W r i t i n g s
On the Detriments of the Modern Metropolis
Dallas Scott

The differences between the rural dweller and one who inhabits the confines of a large urban center are not primarily geographical, nor even political or intellectual. The environment a man finds himself him in is not a neutral medium through which his individual soul is transmitted or refracted according to his particular constitution. Rather, it is an extension of the man's soul, an active, agentic force which works upon his thoughts, opinions, and motivations, much as the baker works upon what will eventually become his boule. In the popular imagination, the city is envisioned as a master sculptor, a Bernini or Rodin who can take the raw material of the rustic and shape him into something ennobled and magnificent. In practice, it is more akin to the forger who attempts to pass off his ineffectual scrapings as great art.

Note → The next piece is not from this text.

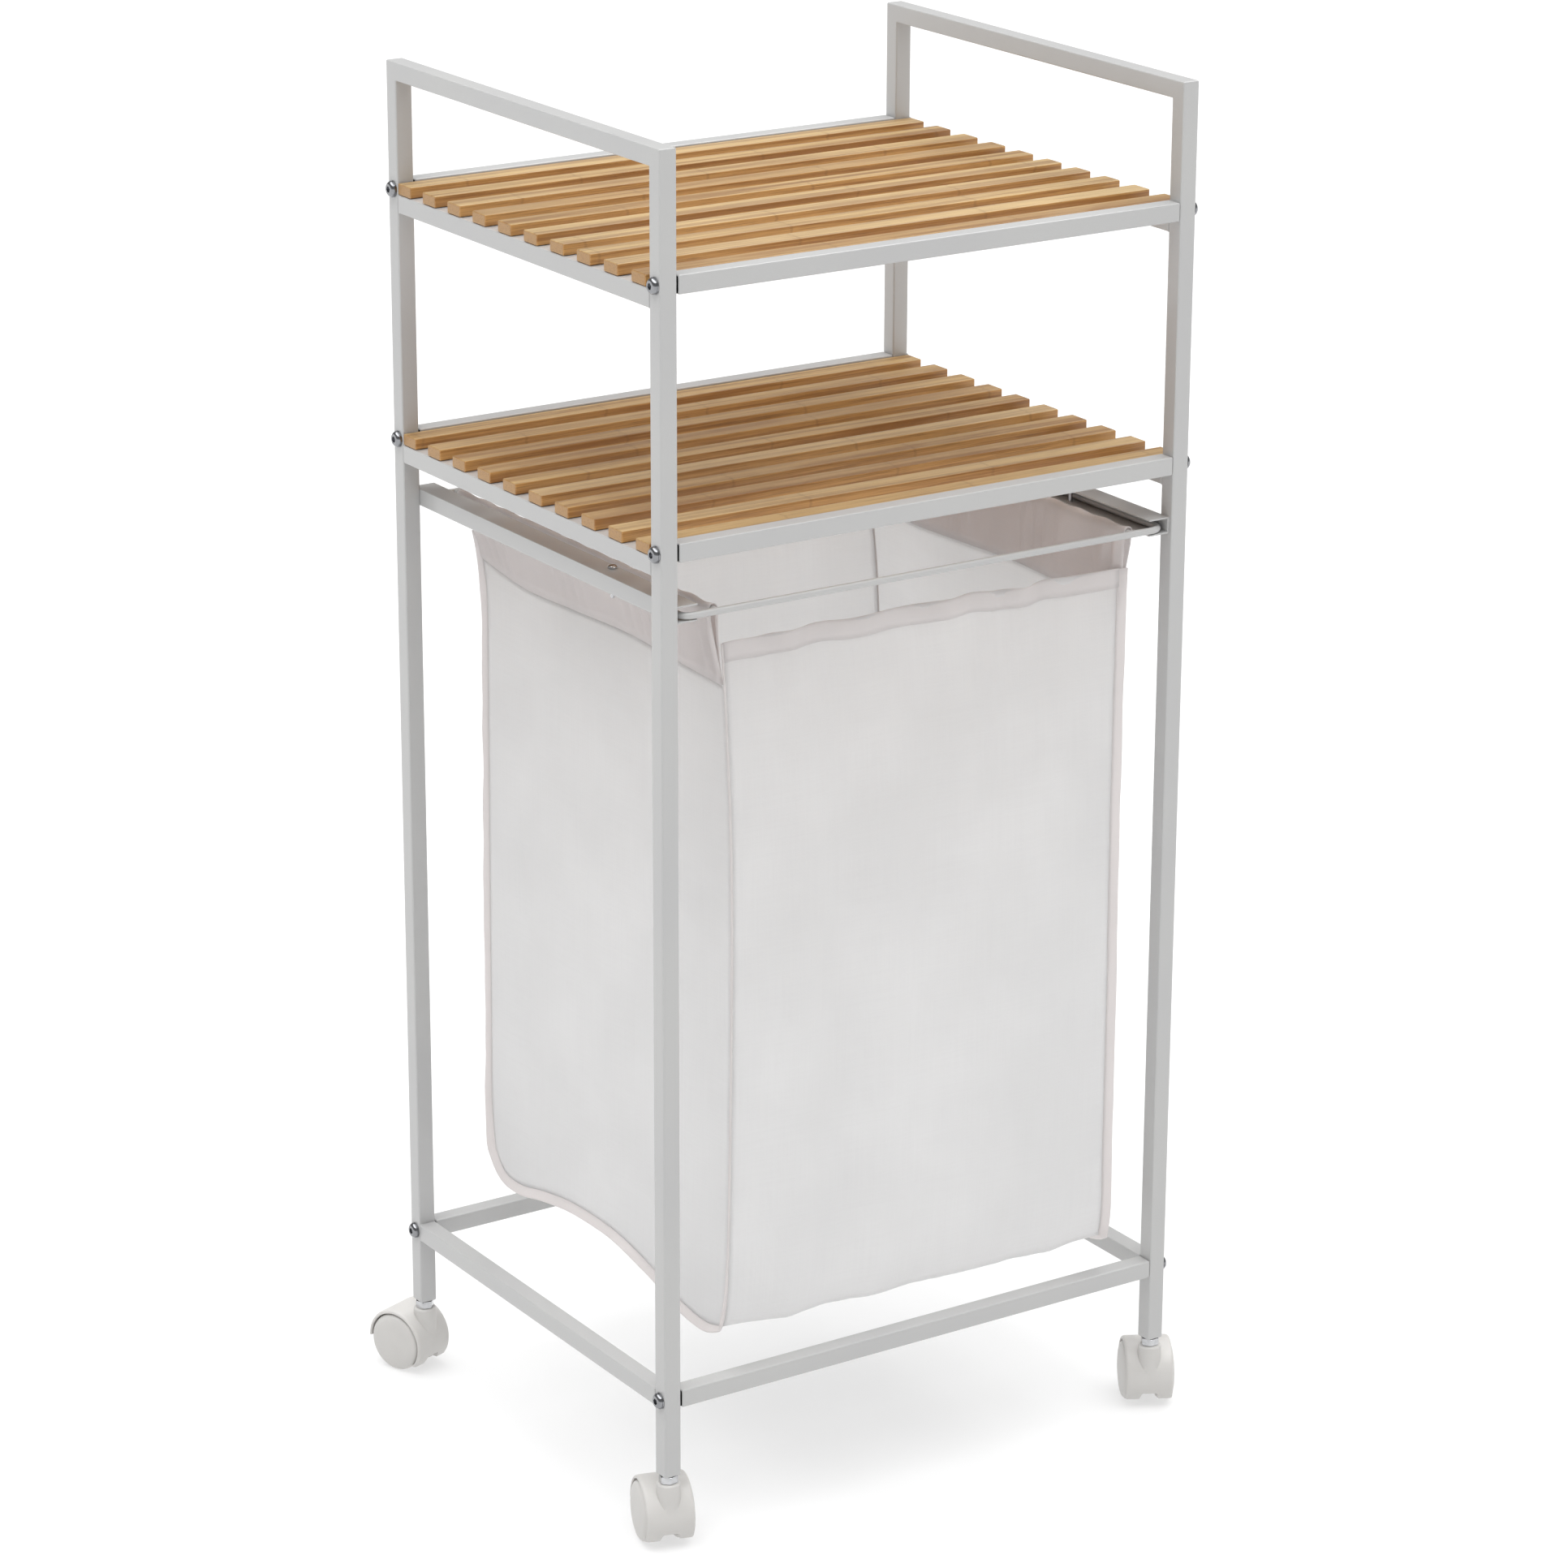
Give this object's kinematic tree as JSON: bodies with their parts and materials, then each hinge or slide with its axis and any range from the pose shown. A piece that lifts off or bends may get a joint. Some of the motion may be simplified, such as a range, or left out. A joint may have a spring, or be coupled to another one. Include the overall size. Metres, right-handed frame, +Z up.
{
  "type": "laundry sorter on wheels",
  "caption": "Rolling laundry trolley: white square-tube frame with handles, slatted bamboo shelves and a cloth bag on a pull-out wire carriage, on twin-wheel casters.",
  "frame": {"origin": "on the floor, at the middle of the bounding box with the casters as they stand at rest", "axes": "+X to the right, +Y to the back, +Z up; the bag pulls out towards -Y"},
  "size_m": [0.4814, 0.405, 0.989],
  "materials": {
    "powder_coat": "gloss white powder coat",
    "bamboo": "clear satin lacquer over bamboo",
    "bright_steel": "bright plated steel",
    "bag_cloth": "thin plain-weave polyester, lets light through",
    "caster_plastic": "matte white nylon"
  },
  "bodies": {
    "frame": {"side_frame_left": "powder_coat", "side_frame_right": "powder_coat", "rail_front_upper": "powder_coat", "rail_front_lower": "powder_coat", "rail_front_base": "powder_coat", "rail_back_upper": "powder_coat", "rail_back_lower": "powder_coat", "rail_back_base": "powder_coat", "slat_lower_01": "bamboo", "slat_lower_02": "bamboo", "slat_lower_03": "bamboo", "slat_lower_04": "bamboo", "slat_lower_05": "bamboo", "slat_lower_06": "bamboo", "slat_lower_07": "bamboo", "slat_lower_08": "bamboo", "slat_lower_09": "bamboo", "slat_lower_10": "bamboo", "slat_upper_01": "bamboo", "slat_upper_02": "bamboo", "slat_upper_03": "bamboo", "slat_upper_04": "bamboo", "slat_upper_05": "bamboo", "slat_upper_06": "bamboo", "slat_upper_07": "bamboo", "slat_upper_08": "bamboo", "slat_upper_09": "bamboo", "slat_upper_10": "bamboo", "bolt_left_front_upper": "bright_steel", "bolt_left_front_lower": "bright_steel", "bolt_left_front_base": "bright_steel", "bolt_left_back_upper": "bright_steel", "bolt_left_back_lower": "bright_steel", "bolt_left_back_base": "bright_steel", "bolt_right_front_upper": "bright_steel", "bolt_right_front_lower": "bright_steel", "bolt_right_front_base": "bright_steel", "bolt_right_back_upper": "bright_steel", "bolt_right_back_lower": "bright_steel", "bolt_right_back_base": "bright_steel", "stop_screw_left": "bright_steel", "stop_screw_right": "bright_steel", "caster_front_left_stem": "bright_steel", "caster_front_right_stem": "bright_steel", "caster_back_left_stem": "bright_steel", "caster_back_right_stem": "bright_steel"},
    "bag_carriage": {"wire_carriage": "powder_coat", "bag": "bag_cloth"},
    "front_left_hood": {"caster_front_left_hood": "caster_plastic"},
    "front_left_wheel_a": {"caster_front_left_wheel_a": "caster_plastic"},
    "front_left_wheel_b": {"caster_front_left_wheel_b": "caster_plastic"},
    "front_right_hood": {"caster_front_right_hood": "caster_plastic"},
    "front_right_wheel_a": {"caster_front_right_wheel_a": "caster_plastic"},
    "front_right_wheel_b": {"caster_front_right_wheel_b": "caster_plastic"},
    "back_left_hood": {"caster_back_left_hood": "caster_plastic"},
    "back_left_wheel_a": {"caster_back_left_wheel_a": "caster_plastic"},
    "back_left_wheel_b": {"caster_back_left_wheel_b": "caster_plastic"},
    "back_right_hood": {"caster_back_right_hood": "caster_plastic"},
    "back_right_wheel_a": {"caster_back_right_wheel_a": "caster_plastic"},
    "back_right_wheel_b": {"caster_back_right_wheel_b": "caster_plastic"}
  },
  "joints": [
    {"name": "bag_pull", "type": "slide", "parent": "frame", "child": "bag_carriage", "axis": [0, -1, 0], "range_m": [0, 0.2435]},
    {"name": "front_left_swivel", "type": "hinge", "parent": "frame", "child": "front_left_hood", "pos_m": [-0.2107, -0.18669, 0.04], "axis": [0, 0, 1], "continuous": true},
    {"name": "front_left_roll_a", "type": "hinge", "parent": "front_left_hood", "child": "front_left_wheel_a", "pos_m": [-0.2175, -0.16788, 0.022], "axis": [0.9563, -0.2924, 0], "continuous": true},
    {"name": "front_left_roll_b", "type": "hinge", "parent": "front_left_hood", "child": "front_left_wheel_b", "pos_m": [-0.19455, -0.1749, 0.022], "axis": [0.9563, -0.2924, 0], "continuous": true},
    {"name": "front_right_swivel", "type": "hinge", "parent": "frame", "child": "front_right_hood", "pos_m": [0.2063, -0.18669, 0.04], "axis": [0, 0, 1], "continuous": true},
    {"name": "front_right_roll_a", "type": "hinge", "parent": "front_right_hood", "child": "front_right_wheel_a", "pos_m": [0.20356, -0.16688, 0.022], "axis": [0.8746, -0.4848, 0], "continuous": true},
    {"name": "front_right_roll_b", "type": "hinge", "parent": "front_right_hood", "child": "front_right_wheel_b", "pos_m": [0.22455, -0.17852, 0.022], "axis": [0.8746, -0.4848, 0], "continuous": true},
    {"name": "back_left_swivel", "type": "hinge", "parent": "frame", "child": "back_left_hood", "pos_m": [-0.2107, 0.15831, 0.04], "axis": [0, 0, 1], "continuous": true},
    {"name": "back_left_roll_a", "type": "hinge", "parent": "back_left_hood", "child": "back_left_wheel_a", "pos_m": [-0.22745, 0.16924, 0.022], "axis": [0.9397, 0.342, 0], "continuous": true},
    {"name": "back_left_roll_b", "type": "hinge", "parent": "back_left_hood", "child": "back_left_wheel_b", "pos_m": [-0.2049, 0.17745, 0.022], "axis": [0.9397, 0.342, 0], "continuous": true},
    {"name": "back_right_swivel", "type": "hinge", "parent": "frame", "child": "back_right_hood", "pos_m": [0.2063, 0.15831, 0.04], "axis": [0, 0, 1], "continuous": true},
    {"name": "back_right_roll_a", "type": "hinge", "parent": "back_right_hood", "child": "back_right_wheel_a", "pos_m": [0.19789, 0.17645, 0.022], "axis": [0.9781, -0.2079, 0], "continuous": true},
    {"name": "back_right_roll_b", "type": "hinge", "parent": "back_right_hood", "child": "back_right_wheel_b", "pos_m": [0.22136, 0.17146, 0.022], "axis": [0.9781, -0.2079, 0], "continuous": true}
  ]
}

Its products are worse than works in progress; they are victims of an unscrupulous surgeon who promises beauty but delivers its caricature. This is easily seen at the very moment of transition from rural to urban: To orient himself, the bumpkin looks at the people swarming about him, on the sidewalks, in the trains, the markets, seeping out of every crack and enclave in the bustling city. His gaze is met by a people overburdened with worry, disdain, fear, envy. Here he first encounters what Georg Simmel in the "Metropolis and Mental Life" called the "blasé attitude," or mental exhaustion owing to an overstimulation of the sensory system, in particular the visual faculty. The longer he persists in this unseen sea of despondency, the more he comes to see it as man's natural state. His interactions with others quickly shift from personal to transactional, his natural instincts disoriented and ultimately suppressed. If he does not actively adapt himself to his circumstances, he becomes an easy mark; if he does, he is enthralled to the cultural superego Freud describes in "Civilization and Its Discontents," the force which sacrifices the wants and needs of the individual for an uneasy truce among the many in the guise of social harmony.

This is not to say that the country dweller is much better off. He, too, is shaped by his environment, but rather than an overabdunace of stimuli, it is a dearth of stimuli which afflicts his soul. None has placed a chisel upon his brow, neither the artist nor the trickster; he is a lump of clay buffeted only by the elements so often found in uninhabited locales: petty prejudices, mistaken notions about the world, a sort of comical insularity. And yet, he remains among the living. His instincts are intact and he may act upon them as he pleases, for good or ill. He is an untapped well of potential and sincerity. Many of his kind will remain as such, untapped, unrealized, unnoticed until they pass in their fifth or sixth decade from some complication brought on by the effluvium of the urban centers.

Is one to be more pitied than the other? Is it better to be among the living condemned to never live, or to suffer a premature death at the hands of the already dead? I venture no opinion on the matter.